In the closing moments of the season 1 finale, we saw Barry racing into the heart of the giant singularity threatening Central City in a last ditch attempt to shut it down after Eddie had sacrificed himself to remove Eobard Thawne from existence.
We rejoin the show with all that behind him – after he and Firestorm deal with Captain Cold and Heat Wave, we are reminded that Ronnie and Caitlin are now married, Professor Stein has joined the STAR Labs crew – the team is on top of its game and all is right with the world.
Sadly this idyllic status quo turns out to be a little far from the reality in which Barry separated himself from STAR Labs and has been operating solo. Those following Arrow over the past few years will recognise this manifestation of survivor’s guilt with Barry believing that if he’s working alone, then others won’t get caught in the crossfire.
Following the finale, Flash managed to stabilise the singularity in order for Firestorm to shut it down. However, during the process, Firestorm was split and Barry was only able to rescue Professor Stein, with Ronnie lost and presumed dead.

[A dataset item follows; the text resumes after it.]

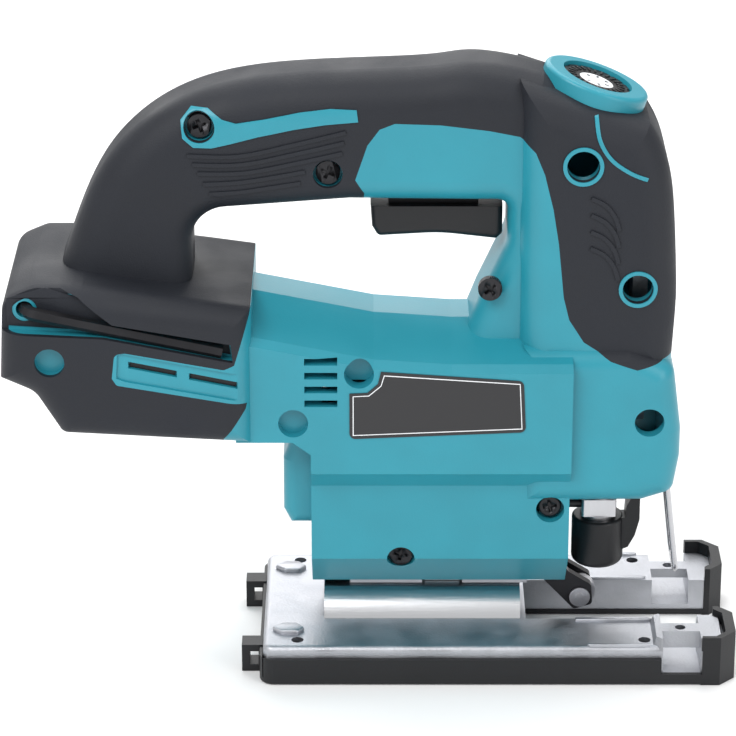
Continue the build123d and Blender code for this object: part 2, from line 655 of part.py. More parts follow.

With the largely unknown Firestorm a casualty, the city launches a Flash Day to thank their hero. As you might expect, this becomes a focal point for the appearance of a villainous Atom Smasher who turns out to be Al Rothstein. However, the problem is that Al Rothstein is a deceased power plant worker of whom this Atom Smasher is an eerie doppelgänger, sent to this world to kill the Flash by someone called Zoom.
After dealing with Atom Smasher, we realise that he was just the vanguard of what is likely to become the season’s arc, when a stranger called Jay Garrick turns up at STAR Labs with a warning.
Outside of the main plot, the episode acts to rearrange the furniture ready for season 2 – Wells left a recorded message that acts as both a confession which frees Henry Allen from prison and to pass ownership of STAR Labs to Barry. Sadly, Henry decides to take some time for himself and heads off, though I guess he’ll pop up now and then.
Thankfully Joe is still the heart of the show, and his teaming up with Cisco is once again a highlight. It’s also a nice moment to see a little of Cisco’s quirks rubbing off on the previously quite straight-laced Professor Stein, presumably to make his character more suitable for his role in the upcoming Legends of Tomorrow.
There are also the first shoots of promise with Iris by her becoming part of the team (and consequentially, a lot less whiney) – again, Arrow viewers will recognise this as Thea and Laurel Syndrome. All in all, a good start to the season and the beginning of what looks like being another strong season arc.